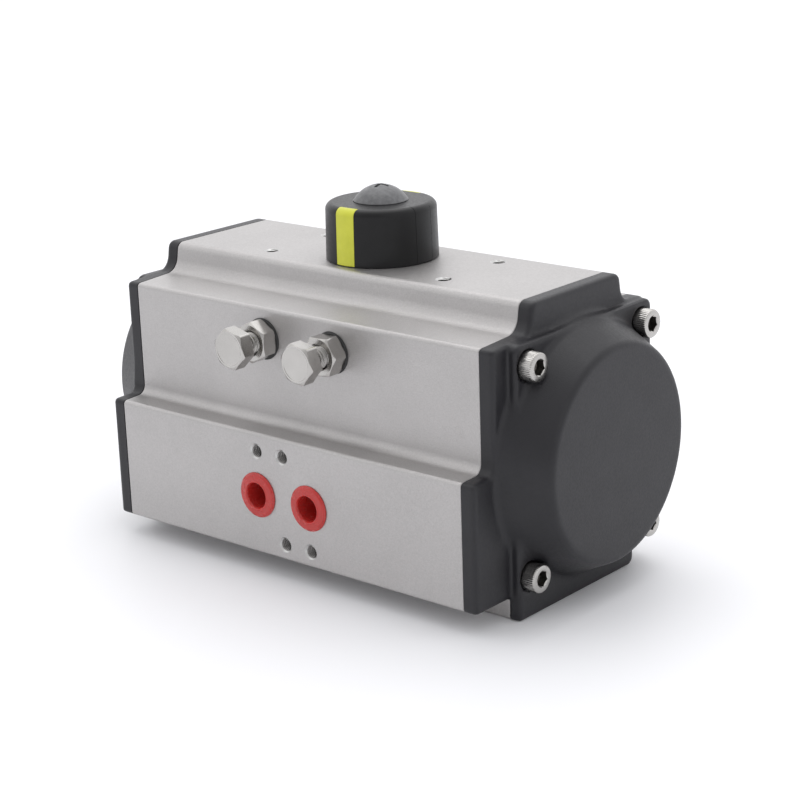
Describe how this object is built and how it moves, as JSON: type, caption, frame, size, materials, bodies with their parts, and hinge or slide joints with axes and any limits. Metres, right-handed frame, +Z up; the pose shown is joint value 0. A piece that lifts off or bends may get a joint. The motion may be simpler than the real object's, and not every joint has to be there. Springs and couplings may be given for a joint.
{
  "type": "rotary pneumatic actuator",
  "caption": "Quarter-turn rack-and-pinion pneumatic actuator: grey extruded body, dark domed end caps, air ports, stop screws and a flagged position indicator on top.",
  "frame": {"origin": "centre of the bottom mounting pad's bolt patterns, on the pinion's axis, in the plane of the pad", "axes": "+Z up the pinion towards the indicator, +X along the cylinder bore towards the right end cap, -Y towards the air ports and stop screws"},
  "size_m": [0.203, 0.1077, 0.1309],
  "materials": {
    "anodised_body": "bead-blasted and clear anodised, satin",
    "coated_cap": "charcoal coating on die-cast aluminium, fine texture",
    "stainless": "turned and knurled stainless steel",
    "cast_aluminium": "die-cast, as machined",
    "plated_steel": "nickel plated",
    "dark_steel": "blackened spring steel",
    "bearing_plastic": "natural acetal",
    "seal_rubber": "nitrile rubber",
    "black_plastic": "satin moulded",
    "yellow_plastic": "satin moulded",
    "screw_plastic": "moulded, slightly glossy",
    "red_plastic": "soft translucent polyethylene"
  },
  "bodies": {
    "housing": {"body": "anodised_body", "end_cap_left": "coated_cap", "end_cap_right": "coated_cap", "end_cap_seal_left": "seal_rubber", "end_cap_seal_right": "seal_rubber", "transfer_seal_left": "seal_rubber", "transfer_seal_right": "seal_rubber", "cap_screws_left": "stainless", "cap_screws_right": "stainless", "pinion_bearing_bottom": "bearing_plastic", "pinion_bearing_top": "bearing_plastic", "thrust_washer": "bearing_plastic", "lock_nut_left": "stainless", "lock_nut_right": "stainless", "stop_washer_left": "seal_rubber", "stop_washer_right": "seal_rubber", "stop_o_ring_left": "seal_rubber", "stop_o_ring_right": "seal_rubber"},
    "drive": {"pinion": "plated_steel", "stop_cam": "dark_steel", "pinion_o_ring_bottom": "seal_rubber", "pinion_o_ring_top": "seal_rubber", "backing_washer": "stainless", "retaining_ring": "dark_steel", "indicator_cap": "black_plastic", "indicator_flag_front": "yellow_plastic", "indicator_flag_back": "yellow_plastic", "indicator_blank_left": "black_plastic", "indicator_blank_right": "black_plastic", "indicator_screw": "screw_plastic"},
    "left_piston": {"piston_left": "cast_aluminium", "piston_o_ring_left": "seal_rubber", "piston_guide_ring_left": "bearing_plastic", "rack_guide_left": "bearing_plastic"},
    "right_piston": {"piston_right": "cast_aluminium", "piston_o_ring_right": "seal_rubber", "piston_guide_ring_right": "bearing_plastic", "rack_guide_right": "bearing_plastic"},
    "left_stop": {"stop_screw_left": "stainless"},
    "right_stop": {"stop_screw_right": "stainless"},
    "plug_a": {"port_plug_a": "red_plastic"},
    "plug_b": {"port_plug_b": "red_plastic"}
  },
  "joints": [
    {"name": "pinion_turn", "type": "hinge", "parent": "housing", "child": "drive", "pos_m": [0, 0, 0.0525], "axis": [0, 0, 1], "range_deg": [0, 90]},
    {"name": "left_piston_slide", "type": "slide", "parent": "housing", "child": "left_piston", "axis": [-1, 0, 0], "range_m": [0, 0.0213]},
    {"name": "right_piston_slide", "type": "slide", "parent": "housing", "child": "right_piston", "axis": [1, 0, 0], "range_m": [0, 0.0213]},
    {"name": "left_stop_adjust", "type": "slide", "parent": "housing", "child": "left_stop", "axis": [0, -1, 0], "range_m": [0, 0.003]},
    {"name": "right_stop_adjust", "type": "slide", "parent": "housing", "child": "right_stop", "axis": [0, -1, 0], "range_m": [0, 0.003]},
    {"name": "plug_a_pull", "type": "slide", "parent": "housing", "child": "plug_a", "axis": [0, -1, 0], "range_m": [0, 0.012]},
    {"name": "plug_b_pull", "type": "slide", "parent": "housing", "child": "plug_b", "axis": [0, -1, 0], "range_m": [0, 0.012]}
  ],
  "couplings": [
    {"joint": "left_piston_slide", "follows": "pinion_turn", "m_per_rad": 0.0135},
    {"joint": "right_piston_slide", "follows": "pinion_turn", "m_per_rad": 0.0135}
  ]
}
┄┄┄┄┄┄┄┄┄┄
EXERCISE OBJECTIVE:
Print the whole listing again, exactly.

REPLY:
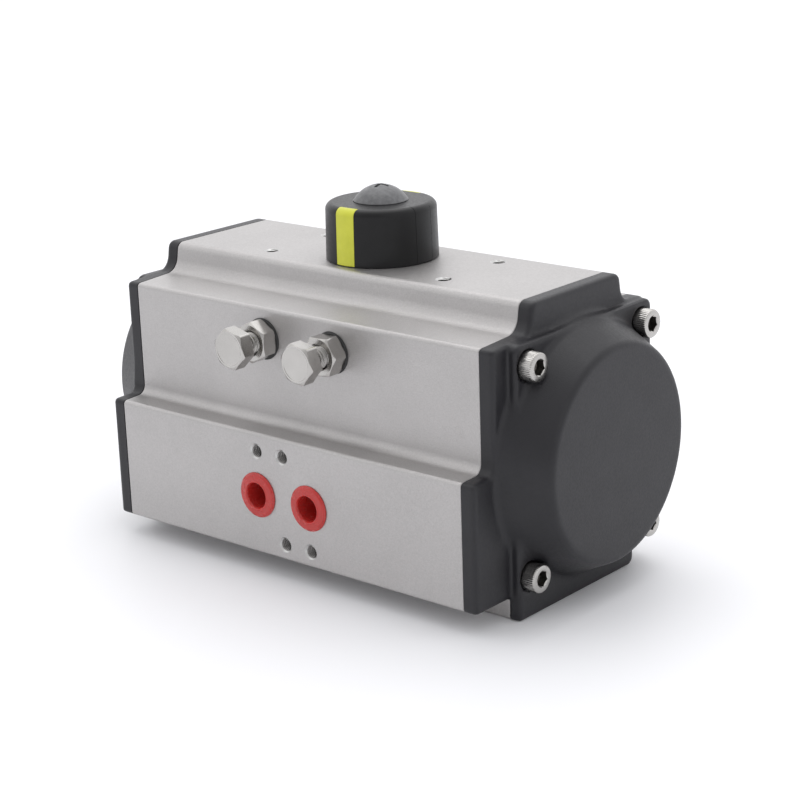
Describe how this object is built and how it moves, as JSON: type, caption, frame, size, materials, bodies with their parts, and hinge or slide joints with axes and any limits. Metres, right-handed frame, +Z up; the pose shown is joint value 0. A piece that lifts off or bends may get a joint. The motion may be simpler than the real object's, and not every joint has to be there. Springs and couplings may be given for a joint.
{
  "type": "rotary pneumatic actuator",
  "caption": "Quarter-turn rack-and-pinion pneumatic actuator: grey extruded body, dark domed end caps, air ports, stop screws and a flagged position indicator on top.",
  "frame": {"origin": "centre of the bottom mounting pad's bolt patterns, on the pinion's axis, in the plane of the pad", "axes": "+Z up the pinion towards the indicator, +X along the cylinder bore towards the right end cap, -Y towards the air ports and stop screws"},
  "size_m": [0.203, 0.1077, 0.1309],
  "materials": {
    "anodised_body": "bead-blasted and clear anodised, satin",
    "coated_cap": "charcoal coating on die-cast aluminium, fine texture",
    "stainless": "turned and knurled stainless steel",
    "cast_aluminium": "die-cast, as machined",
    "plated_steel": "nickel plated",
    "dark_steel": "blackened spring steel",
    "bearing_plastic": "natural acetal",
    "seal_rubber": "nitrile rubber",
    "black_plastic": "satin moulded",
    "yellow_plastic": "satin moulded",
    "screw_plastic": "moulded, slightly glossy",
    "red_plastic": "soft translucent polyethylene"
  },
  "bodies": {
    "housing": {"body": "anodised_body", "end_cap_left": "coated_cap", "end_cap_right": "coated_cap", "end_cap_seal_left": "seal_rubber", "end_cap_seal_right": "seal_rubber", "transfer_seal_left": "seal_rubber", "transfer_seal_right": "seal_rubber", "cap_screws_left": "stainless", "cap_screws_right": "stainless", "pinion_bearing_bottom": "bearing_plastic", "pinion_bearing_top": "bearing_plastic", "thrust_washer": "bearing_plastic", "lock_nut_left": "stainless", "lock_nut_right": "stainless", "stop_washer_left": "seal_rubber", "stop_washer_right": "seal_rubber", "stop_o_ring_left": "seal_rubber", "stop_o_ring_right": "seal_rubber"},
    "drive": {"pinion": "plated_steel", "stop_cam": "dark_steel", "pinion_o_ring_bottom": "seal_rubber", "pinion_o_ring_top": "seal_rubber", "backing_washer": "stainless", "retaining_ring": "dark_steel", "indicator_cap": "black_plastic", "indicator_flag_front": "yellow_plastic", "indicator_flag_back": "yellow_plastic", "indicator_blank_left": "black_plastic", "indicator_blank_right": "black_plastic", "indicator_screw": "screw_plastic"},
    "left_piston": {"piston_left": "cast_aluminium", "piston_o_ring_left": "seal_rubber", "piston_guide_ring_left": "bearing_plastic", "rack_guide_left": "bearing_plastic"},
    "right_piston": {"piston_right": "cast_aluminium", "piston_o_ring_right": "seal_rubber", "piston_guide_ring_right": "bearing_plastic", "rack_guide_right": "bearing_plastic"},
    "left_stop": {"stop_screw_left": "stainless"},
    "right_stop": {"stop_screw_right": "stainless"},
    "plug_a": {"port_plug_a": "red_plastic"},
    "plug_b": {"port_plug_b": "red_plastic"}
  },
  "joints": [
    {"name": "pinion_turn", "type": "hinge", "parent": "housing", "child": "drive", "pos_m": [0, 0, 0.0525], "axis": [0, 0, 1], "range_deg": [0, 90]},
    {"name": "left_piston_slide", "type": "slide", "parent": "housing", "child": "left_piston", "axis": [-1, 0, 0], "range_m": [0, 0.0213]},
    {"name": "right_piston_slide", "type": "slide", "parent": "housing", "child": "right_piston", "axis": [1, 0, 0], "range_m": [0, 0.0213]},
    {"name": "left_stop_adjust", "type": "slide", "parent": "housing", "child": "left_stop", "axis": [0, -1, 0], "range_m": [0, 0.003]},
    {"name": "right_stop_adjust", "type": "slide", "parent": "housing", "child": "right_stop", "axis": [0, -1, 0], "range_m": [0, 0.003]},
    {"name": "plug_a_pull", "type": "slide", "parent": "housing", "child": "plug_a", "axis": [0, -1, 0], "range_m": [0, 0.012]},
    {"name": "plug_b_pull", "type": "slide", "parent": "housing", "child": "plug_b", "axis": [0, -1, 0], "range_m": [0, 0.012]}
  ],
  "couplings": [
    {"joint": "left_piston_slide", "follows": "pinion_turn", "m_per_rad": 0.0135},
    {"joint": "right_piston_slide", "follows": "pinion_turn", "m_per_rad": 0.0135}
  ]
}